The appeal here is obvious, though, as it was with the Steele dossier. Blaming Clinton for the Russia probe scratches two itches at once: casts Trump as innocent and Clinton as guilty.

Durham’s indictment of Michael Sussman, the attorney who worked for the firm hired by Clinton’s campaign, prompted a flurry of similar allegations. He had come to the FBI with a dubious claim about a connection between Trump’s private company and a Russian bank — which to Trump supporters became proof that Clinton had tried to gin up this controversy and therefore the Russia probe. But that allegation was incidental to the Russia investigation (far more even than the Carter Page FISA warrant), coming months after the investigation began. During Sussman’s trial, Mook testified that Clinton had approved a messaging campaign elevating the dubious claim, an admission that titillated Fox News types. But it was completely irrelevant to the Russia investigation. Like the October 2020 story, it was about campaign messaging, not federal investigations.
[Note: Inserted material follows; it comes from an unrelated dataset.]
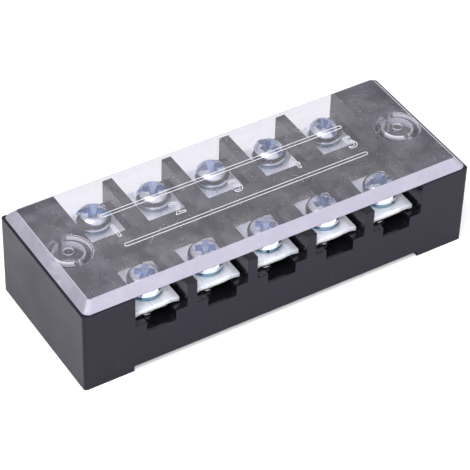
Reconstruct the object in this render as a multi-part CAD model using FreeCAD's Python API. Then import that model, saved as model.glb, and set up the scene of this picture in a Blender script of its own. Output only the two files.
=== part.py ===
import FreeCAD, Part
import math
import os

from FreeCAD import Vector

# Five-pole barrier terminal strip with a push-on clear cover, in millimetres.
# X runs along the row of poles, Y from the front terminals to the back ones, Z up.
# The origin is the centre of the footprint, on the surface that the strip is screwed to.

# Poles and the moulded housing
pole_count = 5
pitch = 12.17             # pole to pole
barrier_t = 1.93          # wall between two poles
barrier_drop = 1.5        # barrier and ridge tops, below the cover's seat
ridge_t = 3.2             # middle rib that the straps pass through
body_w = 30.0             # front face to back face
body_h = 17.0             # underside to the cover's seat
corner_r = 0.6            # upright corners of the housing
foot_l = 9.8              # length of the foot under each end
foot_h = 1.12             # height of the relief between the feet

# Mounting holes, one in each end block
hole_r = 2.2              # clear hole for the fixing screw
head_seat_r = 4.1         # counterbore for its head and for the cover's peg
head_seat_z = 6.0         # floor of the counterbore
bore_wall = 0.54          # counterbore to the nearest bay
end_wall = 1.3            # counterbore to the end face

# Cored pockets beside each mounting hole
pocket_x = 5.8
pocket_y = 4.8
pocket_gap = 1.4          # counterbore to pocket
pocket_d = 6.0

# Contact strap, one for each pole
strap_w = 5.5
strap_t = 0.8
strap_proud = 0.58        # top of the strap above the bay's floor
strap_end_gap = 2.15      # strap's end, back from the housing's face
strap_corner = 0.5
strap_clear = 0.11        # each side, in its channel
window_clear = 0.15       # over the strap, in the ridge
channel_drop = 2.16       # channel's floor below the bay's floor
bed_l = 4.6               # part of the channel that carries the strap, from the ridge out

# Terminal screw, with a combined slot and cross recess
screw_inset = 5.9         # screw's axis, back from the housing's face
shank_r = 1.7
screw_l = 6.0             # under the head
thread_clear = 0.05
tip_clear = 0.7           # screw's tip to the floor of its square pocket
tip_pocket_w = 4.6
hidden_flats = 20         # flats of a round that the screw's head hides
head_r = 3.1
head_h = 2.4
head_room = 1.7           # head's top to the cover
slot_w = 0.8
slot_d = 0.9
cross_w = 1.0
cross_l = 3.8
cross_d = 1.35

# Spring lock washer
washer_r = 3.05
washer_t = 0.9
washer_split = 0.5
hole_clear = 0.15         # washer and clamp plate around the shank

# Square clamp plate with its two sides bent down
plate_t = 0.95
plate_side_gap = 0.67     # to the barriers
plate_ridge_gap = 2.3
plate_face_gap = 1.7      # back from the housing's face
wing_w = 0.9
wing_drop = 0.33

# Clear cover
cover_t = 2.0
cover_land = 0.25         # upright edge below the bevel
cover_bevel = 1.5
cover_inset_x = 0.45
cover_inset_y = 0.2
peg_clear = 0.1
peg_wall = 1.0
peg_l = 5.0
peg_slit = 1.2
peg_lead = 0.35           # lead-in at the peg's tip

# Places that follow from the sizes above
bay_w = pitch - barrier_t
row_x = (pole_count * pitch - barrier_t) / 2
end_block = bore_wall + 2 * head_seat_r + end_wall
half_x = row_x + end_block
half_y = body_w / 2
hole_x = row_x + bore_wall + head_seat_r
ridge_y = ridge_t / 2
barrier_z = body_h - barrier_drop
head_top_z = body_h - head_room
head_z = head_top_z - head_h
washer_z = head_z - washer_t
plate_z = washer_z - plate_t
strap_z = plate_z - strap_t
bay_z = plate_z - strap_proud
channel_z = bay_z - channel_drop
tip_z = head_z - screw_l
screw_y = half_y - screw_inset
slot_half = strap_w / 2 + strap_clear
UP = Vector(0, 0, 1)


def box(x0, x1, y0, y1, z0, z1):
    """Return a block between two corners."""
    low = Vector(min(x0, x1), min(y0, y1), z0)
    return Part.makeBox(abs(x1 - x0), abs(y1 - y0), z1 - z0, low)


def drum(r, z0, z1, x=0.0, y=0.0):
    """Return an upright cylinder."""
    return Part.makeCylinder(r, z1 - z0, Vector(x, y, z0), UP)


def flatted(r, z0, z1, x, y):
    """Return an upright prism of radius r to its corners, for a round that a screw's head hides."""
    turn = 2 * math.pi / hidden_flats
    points = []
    for i in range(hidden_flats + 1):
        points.append(Vector(x + r * math.cos(i * turn), y + r * math.sin(i * turn), z0))
    return Part.Face(Part.makePolygon(points)).extrude(UP * (z1 - z0))


def rounded_outline(hx, hy, r, z):
    """Return a closed wire, a rectangle of half sizes hx and hy with corners of radius r."""
    edges = []
    corners = ((1, 1), (-1, 1), (-1, -1), (1, -1))
    points = []
    for i, (sx, sy) in enumerate(corners):
        cx = sx * (hx - r)
        cy = sy * (hy - r)
        a0 = math.radians(90 * i)
        pts = []
        for a in (a0, a0 + math.pi / 4, a0 + math.pi / 2):
            pts.append(Vector(cx + r * math.cos(a), cy + r * math.sin(a), z))
        points.append(pts)
    for i in range(4):
        pts = points[i]
        after = points[(i + 1) % 4][0]
        edges.append(Part.Arc(pts[0], pts[1], pts[2]).toShape())
        edges.append(Part.LineSegment(pts[2], after).toShape())
    return Part.Wire(edges)


def pole_x(k):
    """Return the middle of pole k, counted from 0 at the left."""
    return (k - (pole_count - 1) / 2) * pitch


def make_housing():
    """Return the moulding: end blocks, barriers, ridge, bays and strap channels."""
    outline = rounded_outline(half_x, half_y, corner_r, 0)
    body = Part.Face(outline).extrude(UP * body_h)
    relief = box(-half_x + foot_l, half_x - foot_l, -half_y - 1, half_y + 1, -1, foot_h)
    cuts = [relief]
    cuts.append(box(-row_x, row_x, -half_y - 1, half_y + 1, barrier_z, body_h + 1))
    for k in range(pole_count):
        x = pole_x(k)
        for side in (-1, 1):
            face_y = side * (half_y + 1)
            y = side * screw_y
            cuts.append(box(x - bay_w / 2, x + bay_w / 2, side * ridge_y, face_y, bay_z, body_h))
            bed_y = side * (ridge_y + bed_l)
            cuts.append(box(x - slot_half, x + slot_half, bed_y, face_y, channel_z, body_h))
            half = tip_pocket_w / 2
            cuts.append(box(x - half, x + half, y - half, y + half, tip_z - tip_clear, body_h))
        strap_top = plate_z + window_clear
        bed = ridge_y + bed_l
        cuts.append(box(x - slot_half, x + slot_half, -bed, bed, strap_z, strap_top))
    for side in (-1, 1):
        x = side * hole_x
        cuts.append(drum(hole_r, -1, body_h, x))
        cuts.append(drum(head_seat_r, head_seat_z, body_h + 1, x))
        for row in (-1, 1):
            y0 = row * (head_seat_r + pocket_gap)
            y1 = y0 + row * pocket_y
            z0 = body_h - pocket_d
            cuts.append(box(x - pocket_x / 2, x + pocket_x / 2, y0, y1, z0, body_h + 1))
    return body.cut(cuts).removeSplitter()


def make_strap(x):
    """Return one contact strap with a tapped hole for each of its two screws."""
    reach = half_y - strap_end_gap
    bar = box(x - strap_w / 2, x + strap_w / 2, -reach, reach, strap_z, plate_z)
    uprights = []
    for e in bar.Edges:
        a, b = e.Vertexes[0].Point, e.Vertexes[1].Point
        if abs(a.z - b.z) > strap_t / 2:
            uprights.append(e)
    bar = bar.makeChamfer(strap_corner, uprights)
    holes = [flatted(shank_r + thread_clear, strap_z - 1, plate_z + 1, x, s * screw_y) for s in (-1, 1)]
    return bar.cut(holes)


def make_clamp(x, side):
    """Return one clamp plate, folded from sheet, with its wings down beside the strap."""
    angle = math.atan2(wing_drop, wing_w)
    turn = plate_t * math.tan(angle / 2)
    edge_x = bay_w / 2 - plate_side_gap
    half = edge_x - plate_t * math.sin(angle)
    flat = half - wing_w
    y0 = side * (ridge_y + plate_ridge_gap)
    y1 = side * (half_y - plate_face_gap)
    edge_z = plate_t * math.cos(angle) - wing_drop
    section = [(-flat, 0), (flat, 0), (half, -wing_drop), (edge_x, edge_z)]
    section += [(flat + turn, plate_t), (-flat - turn, plate_t), (-edge_x, edge_z), (-half, -wing_drop)]
    points = [Vector(x + px, y0, plate_z + pz) for px, pz in section]
    wire = Part.makePolygon(points + points[:1])
    plate = Part.Face(wire).extrude(Vector(0, y1 - y0, 0))
    hole = flatted(shank_r + hole_clear, plate_z - 1, washer_z + 1, x, side * screw_y)
    return plate.cut(hole)


def make_washer(x, y):
    """Return one spring lock washer with its slanting split."""
    ring = drum(washer_r, washer_z, head_z, x, y)
    ring = ring.cut(flatted(shank_r + hole_clear, washer_z - 1, head_z + 1, x, y))
    reach = washer_r + 1
    split = box(x, x + reach, y - washer_split / 2, y + washer_split / 2, washer_z - 1, head_z + 1)
    middle = Vector(x, y, (washer_z + head_z) / 2)
    split.rotate(middle, Vector(1, 0, 0), 25)
    return ring.cut(split)


def make_screw(x, y):
    """Return one terminal screw: plain head with slot and cross, and plain shank."""
    shank = flatted(shank_r, tip_z, head_z, x, y)
    screw = shank.fuse(drum(head_r, head_z, head_top_z, x, y))
    over = head_top_z + 1
    slot_z = head_top_z - slot_d
    slot = box(x - head_r - 1, x + head_r + 1, y - slot_w / 2, y + slot_w / 2, slot_z, over)
    arm = cross_l / 2
    cross_z = head_top_z - cross_d
    wings = box(x - arm, x + arm, y - cross_w / 2, y + cross_w / 2, cross_z, over)
    across = box(x - cross_w / 2, x + cross_w / 2, y - arm, y + arm, cross_z, over)
    return screw.cut([slot, wings, across])


def make_peg(x):
    """Return one split peg of the cover, which grips the counterbore of a mounting hole."""
    peg_r = head_seat_r - peg_clear
    tip = body_h - peg_l
    ring = drum(peg_r, tip + peg_lead, body_h + cover_land, x)
    lead = Part.makeCone(peg_r - peg_lead, peg_r, peg_lead, Vector(x, 0, tip), UP)
    ring = ring.fuse(lead)
    core = drum(peg_r - peg_wall, tip - 1, body_h, x)
    slit = box(x - peg_slit / 2, x + peg_slit / 2, -peg_r - 1, peg_r + 1, tip - 1, body_h)
    return ring.cut([core, slit])


def bevelled_bar(half, along, across):
    """Return a bar with the cover's thickness and bevels, longer than the cover, of half width half."""
    top_half = half - cover_bevel
    section = [(-half, 0), (half, 0), (half, cover_land), (top_half, cover_t), (-top_half, cover_t)]
    section.append((-half, cover_land))
    points = [across * w + UP * (body_h + z) - along * half_x for w, z in section]
    return Part.Face(Part.makePolygon(points + points[:1])).extrude(along * (2 * half_x))


def make_cover():
    """Return the clear cover: a plate, bevelled where two bars cross, and two split pegs."""
    plate = bevelled_bar(half_y - cover_inset_y, Vector(1, 0, 0), Vector(0, 1, 0))
    plate = plate.common(bevelled_bar(half_x - cover_inset_x, Vector(0, 1, 0), Vector(1, 0, 0)))
    pegs = [make_peg(s * hole_x) for s in (-1, 1)]
    return plate.fuse(pegs).removeSplitter()


def save(shape, node):
    """Write one piece to its own file."""
    shape.exportStep("parts/" + node + ".step")


os.makedirs("parts", exist_ok=True)
save(make_housing(), "housing")
save(make_cover(), "cover")
for k in range(pole_count):
    x = pole_x(k)
    save(make_strap(x), "strap_%d" % (k + 1))
    for row, side in (("front", -1), ("back", 1)):
        name = "_%s_%d" % (row, k + 1)
        y = side * screw_y
        save(make_clamp(x, side), "clamp" + name)
        save(make_washer(x, y), "washer" + name)
        save(make_screw(x, y), "screw" + name)
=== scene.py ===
import math

import bmesh
import bpy
from mathutils import Matrix, Vector


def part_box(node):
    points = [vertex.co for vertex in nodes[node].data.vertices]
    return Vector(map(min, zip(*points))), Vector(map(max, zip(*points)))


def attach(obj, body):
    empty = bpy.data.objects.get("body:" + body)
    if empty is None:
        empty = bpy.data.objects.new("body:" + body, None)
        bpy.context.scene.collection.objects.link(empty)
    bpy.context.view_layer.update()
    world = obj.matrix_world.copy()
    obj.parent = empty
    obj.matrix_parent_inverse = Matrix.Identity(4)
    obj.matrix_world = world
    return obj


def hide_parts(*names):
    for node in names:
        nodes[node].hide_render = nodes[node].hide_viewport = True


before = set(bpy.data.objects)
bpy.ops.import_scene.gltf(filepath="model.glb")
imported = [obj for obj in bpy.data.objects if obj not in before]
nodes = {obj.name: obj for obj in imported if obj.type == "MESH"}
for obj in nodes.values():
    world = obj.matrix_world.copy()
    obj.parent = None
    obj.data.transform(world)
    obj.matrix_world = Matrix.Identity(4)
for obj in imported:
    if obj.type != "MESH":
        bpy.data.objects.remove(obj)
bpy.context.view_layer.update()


# The studio
# A white table in a white tent, which has a brighter panel at the back and is brightest in front,
# and one soft lamp high on the left.
# The table shows the light it gets, so the strip's own shadow stays on it.

def put(tree, kind, sockets=None, **settings):
    """Add a node to a tree. Each socket gets a plain value, or a link from another node's output."""
    node = tree.nodes.new(kind)
    for name, value in settings.items():
        setattr(node, name, value)
    for name, value in (sockets or {}).items():
        if isinstance(value, bpy.types.NodeSocket):
            tree.links.new(value, node.inputs[name])
        else:
            node.inputs[name].default_value = value
    return node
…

The Sussman prosecution included other efforts to elevate minor points as dispositive of Trump’s having been unfairly targeted. There was the flutter of excitement over the Trump White House having been surveilled by Sussman as hinted at in a Durham court filing — but that didn’t happen. Instead, researchers who were clients of Sussman’s had obtained data from the White House during the Obama administration that they had analyzed.

One would think that, by that point, Trump’s allies would be skeptical of new assertions about how the Russia investigation began. After all, not only have there been repeated claims about what happened that have been shown to be baseless, but there also has been nothing that has undercut the official story about how the probe began (even after Barr and Durham went to Italy in the apparent hope of doing so).

But, again, the point isn’t the evidence. The point is the belief that Trump was unfairly accused. That belief is not driven by evidence, so it can’t be undercut by a lack of evidence.

It is still important to note that there is no evidence for it. And not for lack of trying to find some.